A pecan tree shaded the weedy backyard, and a rotting lean-to had fallen onto a pile of rusted gardening equipment. The porch’s roof and floor were soggy; a torn, decaying sofa, covered with dog hair and damp to its core, sat near the rear door. Cobwebs from the low eaves brushed my head as I stepped inside. The small kitchen had been remodeled in the 1950s with tin cabinets, a yellow Formica countertop, and a porcelain sink. I scanned the dining room’s maple floors and its casement windows. The room gave off a serene vibration. With sunlight and some white curtains, it could be pleasant. Off the parlor was a sitting room; through that a small bedroom with an unattractive built-in closet, but a surprisingly spacious bathroom, which I later discovered had been the bedroom Porter had shared with her three siblings, as, back then, everyone in the family had used an outhouse.
Carroll stood next to me, waiting. “Well, what do you think?”
“It’s a mess,” I said. Then, with a comic sense of hope, I added, “Let’s save it.”
I said this quixotically, but perhaps karma guided me because Sam Lawrence had been Katherine Anne Porter’s publisher. In the same way he convinced Frank to write Body & Soul, he’d convinced Porter to finish her only novel, Ship of Fools.

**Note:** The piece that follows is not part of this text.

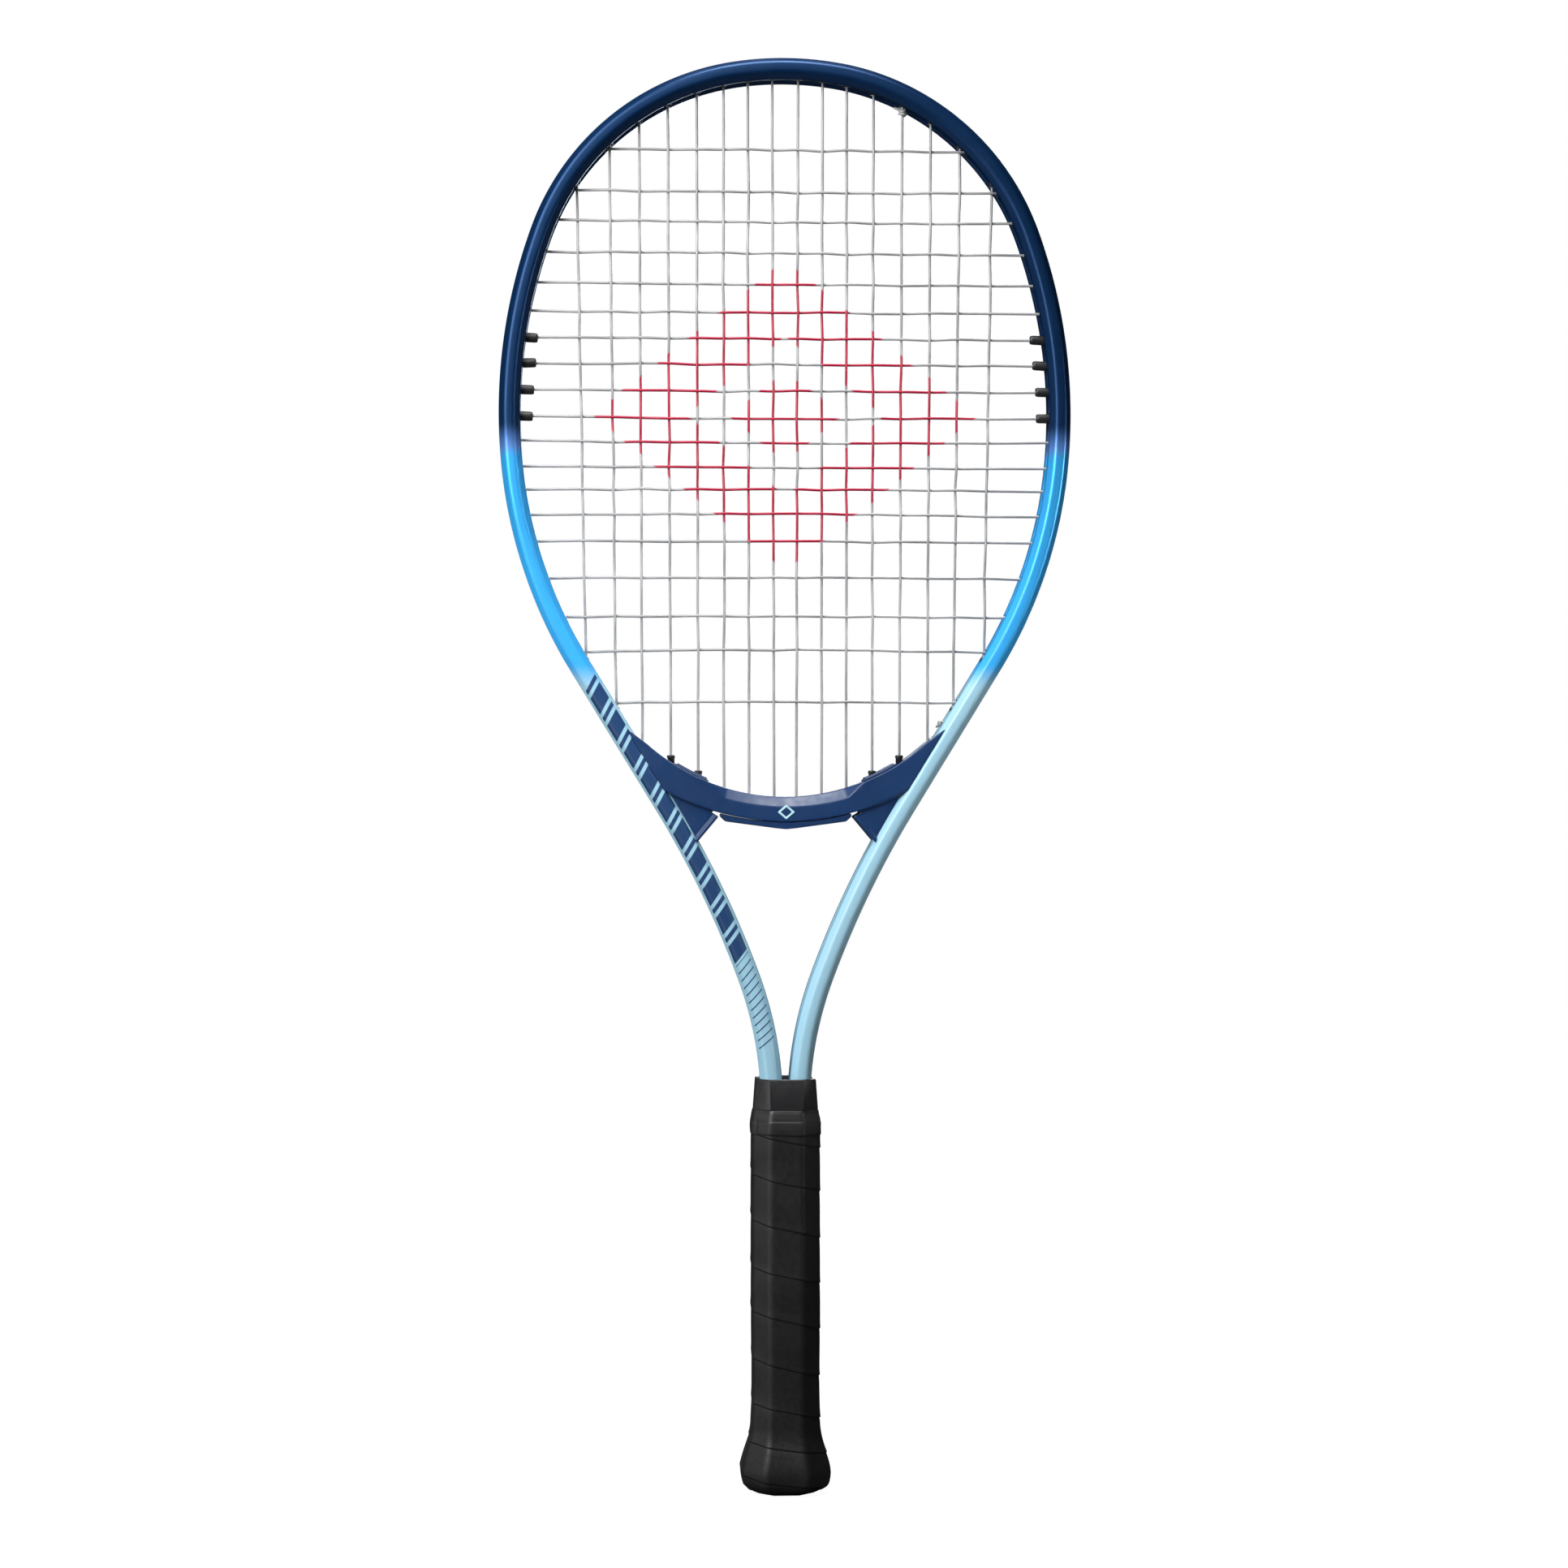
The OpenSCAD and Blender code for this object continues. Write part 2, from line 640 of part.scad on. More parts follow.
// The two places where the string is tied off
tie_off_drop = 315.6;
tie_off_z = top_z - tie_off_drop;
tie_off_x = arm_x(tie_off_z, wall_out);

module knot_turn(inside) {
    rotate_extrude() translate([inside + string_d / 2, 0]) circle(d = string_d, $fn = 24);
}

module tie_off_knots() {
    knot_main = 4;
    knot_z = head_z(MAIN_HEAD[knot_main], -half_w) - 1.6;
    color("#e6e6e4") {
        for (turn_number = [0, 1]) translate([main_x(knot_main, knot_z), 0,
            knot_z - turn_number * (string_d - fit)]) knot_turn(string_d / 2 + 0.3);
        translate([tie_off_x - 2.6, 0, tie_off_z]) rotate([0, 90, 0]) {
            knot_turn(string_d / 2 - fit);
            translate([0, 0, -1.4]) cylinder(d = string_d, h = 5.4);
        }
    }
}

// ---- Handle --------------------------------------------------------------------------------
// Eight corners from the width, the depth and the half widths of the flat faces
function facets(w, d, flat_x, flat_y) =
    [[w / 2, -flat_y], [w / 2, flat_y], [flat_x, d / 2], [-flat_x, d / 2], [-w / 2, flat_y],
        [-w / 2, -flat_y], [-flat_x, -d / 2], [flat_x, -d / 2]];

function octagon(w, d) = facets(w, d, w * 0.238, d * 0.23);

// Rectangle with its corners cut at 45 degrees
function cut_corners(w, d, cut) = facets(w, d, w / 2 - cut, d / 2 - cut);

// Octagonal slices of [height, outline] from a table of [height, width] with one depth ratio
function slices(table, ratio) = [for (s = table) [s[0], octagon(s[1], s[1] * ratio)]];

// Solid through slices of [height, outline of eight corners]
module loft(slices) {
    last = len(slices) - 1;
    polyhedron(
        points = [for (s = slices) each [for (p = s[1]) [p[0], p[1], s[0]]]],
        faces = concat(
            [[for (k = [0 : 7]) k]],
            [[for (k = [7 : -1 : 0]) last * 8 + k]],
            [for (j = [0 : last - 1], k = [0 : 7])
                [j * 8 + k, (j + 1) * 8 + k, (j + 1) * 8 + (k + 1) % 8, j * 8 + (k + 1) % 8]]));
}

// Room for the legs in the moulded core, cut as plain boxes
module leg_outlines(grow) {
    for (side = [-1, 1]) translate([side * leg_x, 0]) square([tube_width + 2 * grow,
        tube_depth - 2.6 + 2 * grow], center = true);
    for (side = [-1, 1]) translate([side * leg_x - side * 0.2, 0]) square([tube_width - 4 + 2 * grow,
        tube_depth + 2 * grow], center = true);
}

// Outline of the two legs, for the collar that fits closely round them
module leg_sections(grow) {
    w = half_w + grow;
    d = half_d + grow;
    for (side = [-1, 1]) translate([side * leg_x, 0]) polygon([[-w, d - 4], [2.7 - w, d], [w - 2.7, d],
        [w, d - 4], [w, 4 - d], [w - 2.7, -d], [2.7 - w, -d], [-w, 4 - d]]);
}

pallet_ratio = pallet_depth / pallet_width;
grip_ratio = grip_depth / grip_width;

module pallet_body() {
    translate([0, 0, pallet_foot_z]) linear_extrude(tape_top - pallet_foot_z)
        polygon(octagon(pallet_width, pallet_depth));
}

module leg_room() {
    translate([0, 0, leg_foot_z - 0.5]) linear_extrude(collar_top) leg_outlines(fit);
}

staple_z = 24;
staple_half = 4;
staple_d = 0.8;

module staple_holes(d) {
    for (x = [-staple_half, staple_half]) translate([x, 0, staple_z]) rotate([90, 0, 0])
        translate([0, 0, pallet_depth / 2 - 2.2]) cylinder(d = d, h = 4);
}

// Moulded half of the handle core; the front half faces -Y
module pallet_half() {
    difference() {
        pallet_body();
        leg_room();
        translate([-50, -fit / 2, 0]) cube([100, 50, 300]);
        staple_holes(staple_d + 0.2);
    }
}

module handle_pallet_front() {
    color("#3a3b3e") pallet_half();
}

module handle_pallet_back() {
    color("#3a3b3e") rotate(180) pallet_half();
}

// Collar with a sunk rim; its front is nearly as wide as the legs are apart
module handle_collar() {
    rim = 2.5;
    color("#232426") difference() {
        loft([[tape_top + fit, cut_corners(pallet_width + 1, pallet_depth + 1.2, 7.6)],
            [collar_top - 0.8, cut_corners(28.9, 27.8, 6.2)], [collar_top, cut_corners(28.4, 27.3, 5.9)]]);
        translate([0, 0, collar_top - rim]) linear_extrude(20) polygon(cut_corners(25.8, 24.9, 5.4));
        translate([0, 0, tape_top - 1]) linear_extrude(collar_top) leg_sections(fit);
    }
}

// Butt cap: flared cup pushed over the lower end of the pallets
BUTT = [[0, 26], [1.2, 31], [3, 36.2], [6, 39.2], [11, 40.2], [15, 38.9], [19, 36.6],
    [23, 34.2], [27, 31.9], [30, 31.2]];
butt_scale = (butt_width - 2 * grip_thickness) / 40.2;
badge_d = 19;
badge_thickness = 1;

module butt_solid(grow) {
    loft(slices([for (s = BUTT) [s[0], s[1] * butt_scale + 2 * grow]], pallet_ratio));
}

module butt_cap() {
    color("#1d1e20") difference() {
        butt_solid(0);
        translate([0, 0, pallet_foot_z - fit]) linear_extrude(40)
            polygon(octagon(pallet_width + 2 * fit, pallet_depth + 2 * fit));
        translate([0, 0, -1]) cylinder(d = badge_d + 2 * fit, h = 1 + badge_thickness + fit);
        for (turned = [0, 180]) rotate(turned) {
            staple_holes(staple_d + 0.2);
            translate([-staple_half - 0.8, -20, staple_z - 0.7]) cube([2 * staple_half + 1.6,
                20 - staple_face, 1.4]);
        }
    }
}

module butt_end_badge() {
    color("#2b2d30") cylinder(d = badge_d, h = badge_thickness, $fn = 48);
}

// Staples that hold the start of the grip on the butt cap
staple_face = pallet_depth / 2 + 0.7;

module grip_staples() {
    color("#aab0b6") for (turned = [0, 180]) rotate(turned) {
        translate([-staple_half - staple_d / 2, -staple_face - 0.7, staple_z - staple_d / 2])
            cube([2 * staple_half + staple_d, 0.7, staple_d]);
        for (x = [-staple_half, staple_half]) translate([x, -staple_face + 2.4, staple_z])
            rotate([90, 0, 0]) cylinder(d = staple_d, h = 2.6);
    }
}

GRIP_FLARE = [[3.1, 38.6], [5, 42], [7.5, 43.1], [11, 43.8], [15, 42.5], [19, 40.2],
    [23, 37.8], [27, 35.5]];

module grip_wrap() {
    flare = [for (s = GRIP_FLARE) [s[0], s[1] * butt_width / 43.8]];
    color("#2b2b2c") difference() {
        loft(slices(concat(flare, [[flare_top, grip_width + 0.2], [grip_top, grip_width]]), grip_ratio));
        butt_solid(fit);
        translate([0, 0, 20]) linear_extrude(200)
            polygon(octagon(pallet_width + 2 * fit, pallet_depth + 2 * fit));
    }
}

module finishing_tape() {
    ledge = grip_top + 6.4;
    color("#1b1b1c") difference() {
        loft(slices([[grip_top + fit, grip_width + 0.2], [ledge, grip_width + 0.2],
            [ledge + 0.4, grip_width - 0.2], [tape_top - 4.4, grip_width - 0.4],
            [tape_top, pallet_width + 1.6]], grip_ratio));
        translate([0, 0, 20]) linear_extrude(200)
            polygon(octagon(pallet_width + 2 * fit, pallet_depth + 2 * fit));
    }
}

frame_tube();
throat_bridge();
bridge_lower_strip();
bridge_pad_left();
bridge_pad_right();
bridge_grommets();
bridge_rivets();
head_grommet_strip();
side_grommet_strip_left();
side_grommet_strip_right();
arm_grommets();
shock_sleeves_left();
shock_sleeves_right();
main_strings();
cross_strings();
tie_off_knots();
handle_collar();
handle_pallet_front();
handle_pallet_back();
butt_cap();
butt_end_badge();
grip_staples();
grip_wrap();
finishing_tape();
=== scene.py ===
import math

import bmesh
import bpy
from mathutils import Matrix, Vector
import numpy as np

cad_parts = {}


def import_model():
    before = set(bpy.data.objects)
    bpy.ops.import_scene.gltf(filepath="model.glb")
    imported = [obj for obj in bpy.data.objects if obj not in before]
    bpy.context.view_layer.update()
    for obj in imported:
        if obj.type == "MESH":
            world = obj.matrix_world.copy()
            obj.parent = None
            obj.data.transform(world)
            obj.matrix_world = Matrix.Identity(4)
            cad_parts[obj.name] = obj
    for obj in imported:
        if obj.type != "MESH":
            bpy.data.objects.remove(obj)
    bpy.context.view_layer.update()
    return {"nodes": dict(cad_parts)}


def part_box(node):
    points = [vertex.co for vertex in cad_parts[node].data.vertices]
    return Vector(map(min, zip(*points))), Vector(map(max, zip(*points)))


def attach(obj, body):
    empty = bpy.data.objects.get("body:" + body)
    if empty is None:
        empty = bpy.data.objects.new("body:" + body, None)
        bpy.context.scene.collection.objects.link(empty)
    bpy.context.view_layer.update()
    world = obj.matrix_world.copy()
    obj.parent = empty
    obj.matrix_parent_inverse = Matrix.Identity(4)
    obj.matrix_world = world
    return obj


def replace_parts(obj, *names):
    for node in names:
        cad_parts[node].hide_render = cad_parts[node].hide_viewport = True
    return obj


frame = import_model()

# The script's own unit is the millimetre; meshes are scaled to metres when they are made.
MM = 0.001
HANDS = ((-1, "left"), (1, "right"))
rng = np.random.default_rng(11)


# ---- Mesh helpers --------------------------------------------------------------------------
def new_object(name, points, faces, material):
    """A mesh piece from points in millimetres."""
    mesh = bpy.data.meshes.new(name)
    mesh.from_pydata([tuple(p) for p in np.asarray(points) * MM], [], [tuple(f) for f in faces])
    mesh.materials.append(material)
    mesh.polygons.foreach_set("use_smooth", [True] * len(mesh.polygons))
    mesh.update()
    obj = bpy.data.objects.new(name, mesh)
    bpy.context.scene.collection.objects.link(obj)
    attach(obj, "root")
    return obj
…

But preserving the house—which she described, in a letter to a friend, as a “dreary little place, empty, full of dust, even smaller than I remembered it”—would be expensive. So, Carroll, I, and a few Kyle residents formed a committee and announced our preservation efforts. Between April and September, we raised $35,000. As the house alone cost $75,000, we decided to have a fund-raiser in the backyard. In ninety-degree heat, I outlined my vision to twenty people seated on folding chairs. I explained that I saw the house as a writer’s residence and a place to bring visiting authors. “Let them use Katherine Anne Porter’s childhood home,” I said, “to extend literature.” After I finished speaking, a tall gentleman approached me and said, “I’m very interested in this.” Then he left.

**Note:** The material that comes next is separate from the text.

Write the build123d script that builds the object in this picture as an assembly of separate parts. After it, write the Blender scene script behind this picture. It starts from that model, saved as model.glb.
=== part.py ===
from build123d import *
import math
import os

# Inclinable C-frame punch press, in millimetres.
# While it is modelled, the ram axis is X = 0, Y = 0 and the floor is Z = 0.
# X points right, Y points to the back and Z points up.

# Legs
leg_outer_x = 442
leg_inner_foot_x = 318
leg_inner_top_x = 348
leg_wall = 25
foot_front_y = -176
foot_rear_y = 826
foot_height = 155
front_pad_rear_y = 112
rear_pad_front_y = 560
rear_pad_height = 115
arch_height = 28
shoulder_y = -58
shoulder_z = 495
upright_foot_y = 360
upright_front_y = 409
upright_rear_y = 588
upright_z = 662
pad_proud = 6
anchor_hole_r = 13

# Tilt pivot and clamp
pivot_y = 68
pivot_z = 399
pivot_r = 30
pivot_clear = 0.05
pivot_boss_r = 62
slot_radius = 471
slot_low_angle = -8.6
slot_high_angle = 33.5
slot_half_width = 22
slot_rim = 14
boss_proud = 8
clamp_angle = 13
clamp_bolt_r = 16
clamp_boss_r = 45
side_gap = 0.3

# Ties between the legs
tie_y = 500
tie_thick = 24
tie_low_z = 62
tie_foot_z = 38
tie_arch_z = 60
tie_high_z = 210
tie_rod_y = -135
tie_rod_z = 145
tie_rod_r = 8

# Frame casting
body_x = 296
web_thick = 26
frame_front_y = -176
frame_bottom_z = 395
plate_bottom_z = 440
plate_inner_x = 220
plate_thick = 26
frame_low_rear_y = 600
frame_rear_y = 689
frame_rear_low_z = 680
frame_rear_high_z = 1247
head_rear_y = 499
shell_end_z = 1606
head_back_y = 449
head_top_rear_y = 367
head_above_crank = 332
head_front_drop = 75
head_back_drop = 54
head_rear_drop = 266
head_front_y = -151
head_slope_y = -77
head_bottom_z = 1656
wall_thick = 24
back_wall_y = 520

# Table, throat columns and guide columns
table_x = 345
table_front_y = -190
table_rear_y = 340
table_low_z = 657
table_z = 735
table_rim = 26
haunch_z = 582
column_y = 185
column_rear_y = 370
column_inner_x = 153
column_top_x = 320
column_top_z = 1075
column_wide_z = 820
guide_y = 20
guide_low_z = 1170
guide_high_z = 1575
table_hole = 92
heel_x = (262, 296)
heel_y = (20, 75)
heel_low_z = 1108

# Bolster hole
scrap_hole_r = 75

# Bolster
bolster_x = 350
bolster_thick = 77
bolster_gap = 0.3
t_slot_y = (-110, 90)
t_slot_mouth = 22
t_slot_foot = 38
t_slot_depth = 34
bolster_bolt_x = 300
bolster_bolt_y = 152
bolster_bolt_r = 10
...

He was Bill Johnson. During the Great Depression, his father had purchased Kyle ranchland for nine dollars an acre. Through the thirty-five-hundred-acre ranch ran the Blanco River, where Porter had swum and fished in a deep green pool called “Halifax Hole.” Later, she wrote about the place in her novella Noon Wine. By the time I met Bill, he ran his family’s multimillion-dollar foundation. Wanting to do something for Kyle, he wrote a check to buy the house. Then we began to restore it.
We replicated historical detail as best we could. We agreed that the front porch had not originally rested on concrete, so we jettisoned the cement and set the porch on wooden posts. Then we balanced the house on a new foundation and screened in the back porch. At that point, I estimated that we needed another $400,000 to complete the renovation and $1,000,000 to operate it and fund a visiting writers series. I was hesitant to proceed until we had money to cover both.

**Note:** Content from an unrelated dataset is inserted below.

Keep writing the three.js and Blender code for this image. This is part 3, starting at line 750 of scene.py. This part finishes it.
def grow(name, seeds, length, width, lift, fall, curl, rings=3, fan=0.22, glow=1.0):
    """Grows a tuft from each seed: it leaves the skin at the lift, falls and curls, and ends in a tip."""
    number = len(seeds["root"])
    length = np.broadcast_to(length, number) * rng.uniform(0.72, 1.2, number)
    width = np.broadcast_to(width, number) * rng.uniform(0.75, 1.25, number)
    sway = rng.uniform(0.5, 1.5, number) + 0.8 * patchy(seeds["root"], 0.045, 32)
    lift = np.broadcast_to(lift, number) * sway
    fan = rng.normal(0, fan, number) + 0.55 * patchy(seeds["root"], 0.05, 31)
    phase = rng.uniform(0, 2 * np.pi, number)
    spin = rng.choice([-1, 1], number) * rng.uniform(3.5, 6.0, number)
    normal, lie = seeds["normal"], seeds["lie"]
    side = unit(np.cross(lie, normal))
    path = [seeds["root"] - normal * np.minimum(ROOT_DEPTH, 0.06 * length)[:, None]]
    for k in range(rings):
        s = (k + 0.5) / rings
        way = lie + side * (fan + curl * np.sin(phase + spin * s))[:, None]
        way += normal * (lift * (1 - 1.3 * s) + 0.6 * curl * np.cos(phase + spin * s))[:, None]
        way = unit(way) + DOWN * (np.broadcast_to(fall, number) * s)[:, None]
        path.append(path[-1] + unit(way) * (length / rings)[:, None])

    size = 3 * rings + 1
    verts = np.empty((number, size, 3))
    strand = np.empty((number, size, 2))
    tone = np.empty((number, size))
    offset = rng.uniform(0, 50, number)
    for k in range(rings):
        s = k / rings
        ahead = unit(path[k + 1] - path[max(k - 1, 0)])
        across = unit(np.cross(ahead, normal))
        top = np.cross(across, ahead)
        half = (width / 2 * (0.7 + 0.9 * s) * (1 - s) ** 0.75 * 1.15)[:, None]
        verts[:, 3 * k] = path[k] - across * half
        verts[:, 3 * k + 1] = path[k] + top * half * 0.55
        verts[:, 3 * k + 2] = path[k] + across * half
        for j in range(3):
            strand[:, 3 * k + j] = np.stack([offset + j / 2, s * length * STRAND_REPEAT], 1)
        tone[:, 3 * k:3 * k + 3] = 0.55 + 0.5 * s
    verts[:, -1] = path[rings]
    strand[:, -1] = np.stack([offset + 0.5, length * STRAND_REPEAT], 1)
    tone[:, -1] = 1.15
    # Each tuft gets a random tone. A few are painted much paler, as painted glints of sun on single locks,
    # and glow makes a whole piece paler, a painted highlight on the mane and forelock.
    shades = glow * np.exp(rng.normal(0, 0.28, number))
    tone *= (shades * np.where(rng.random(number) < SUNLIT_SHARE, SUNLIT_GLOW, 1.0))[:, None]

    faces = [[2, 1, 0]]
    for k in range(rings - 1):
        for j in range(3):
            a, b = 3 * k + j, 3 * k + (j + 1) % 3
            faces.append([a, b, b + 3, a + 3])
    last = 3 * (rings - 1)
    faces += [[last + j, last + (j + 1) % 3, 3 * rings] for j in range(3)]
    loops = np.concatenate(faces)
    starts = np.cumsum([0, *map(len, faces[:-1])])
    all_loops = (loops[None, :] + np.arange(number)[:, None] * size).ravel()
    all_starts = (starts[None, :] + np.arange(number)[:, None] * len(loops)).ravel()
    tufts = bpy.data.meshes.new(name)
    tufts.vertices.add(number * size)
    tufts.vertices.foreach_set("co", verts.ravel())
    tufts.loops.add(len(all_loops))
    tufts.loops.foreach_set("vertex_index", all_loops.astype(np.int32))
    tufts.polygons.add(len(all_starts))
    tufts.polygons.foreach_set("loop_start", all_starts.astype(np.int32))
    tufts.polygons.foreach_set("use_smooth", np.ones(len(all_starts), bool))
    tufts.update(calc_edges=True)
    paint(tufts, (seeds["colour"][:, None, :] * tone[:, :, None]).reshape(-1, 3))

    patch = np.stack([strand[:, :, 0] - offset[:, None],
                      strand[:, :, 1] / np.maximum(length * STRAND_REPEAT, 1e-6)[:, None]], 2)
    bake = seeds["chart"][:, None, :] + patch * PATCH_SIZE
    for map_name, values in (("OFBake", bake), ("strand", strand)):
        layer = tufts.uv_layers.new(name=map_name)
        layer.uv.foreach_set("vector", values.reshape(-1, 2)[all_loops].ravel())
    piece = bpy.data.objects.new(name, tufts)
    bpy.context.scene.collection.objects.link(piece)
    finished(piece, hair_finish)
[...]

One evening in his office, where we’d been meeting, Bill said to me, “Don’t worry, I’ll take care of it.” He’d contribute $400,000. Then, if we needed $25,000 a year to cover initial operating expenses, he’d handle that as well. Bill had discovered personal, cultural, and historical threads he didn’t wish to see broken. By preserving the house, we were weaving these threads, and then the weave grew more intricate.
Curt Engelhorn, the fourteenth-richest man in the world, was the son of Porter’s childhood friend Erna, who had lived across the street from the house. At seventy-one, he lived in Switzerland, but his sister Elizabeth owned a ranch in west Texas. Her close friend, Mary Giberson, said to me, “You know, Curt’s coming through town. I think he might like to see the house where his mother played.” Three months later, Curt arrived. As he walked through the rooms of the small house he, like Bill, may have sensed the thread stitching us all together, because, after I wrote him a letter requesting a gift, he gave us $1,200,000.
Two years later, the house was designated a national literary landm
ark. At the ceremony, Tim spoke about Katherine Anne Porter. As I listened and contemplated the improbable story of preserving her house, I thought of Frank, Sam Lawrence, and me, and how mysteriously all of our lives had been woven together. And how the weave continues to add new colors as writers come to read their work, hold classes for MFA students, and pay homage to Katherine Anne Porter’s ghost.
CHAPTER TWENTY-ONE
Publishing a fiction anthology by Iowa graduates was Leigh Haber’s idea. She was an editor at Hyperion, the firm owned by Disney to which Pat Mulcahy had defected when she left Little, Brown. Leigh called Henry and asked him to recommend an editor. When he named me, Leigh agreed. I was certain I could do a good job, yet I’m still shocked whenever I see my name below the anthology’s title. But I told Henry and Leigh I wouldn’t edit the book without Frank’s approval. So Henry contacted Frank to ask for it.
“At first,” Henry told me, “Frank thought I was asking him to edit the book.”
Frank explained that he couldn’t take on the project as he was already editing an essay collection by Iowa grads called The Eleventh Draft.
Henry said, “There was an awkward silence when I told him I was asking for his blessing for you to edit the anthology.”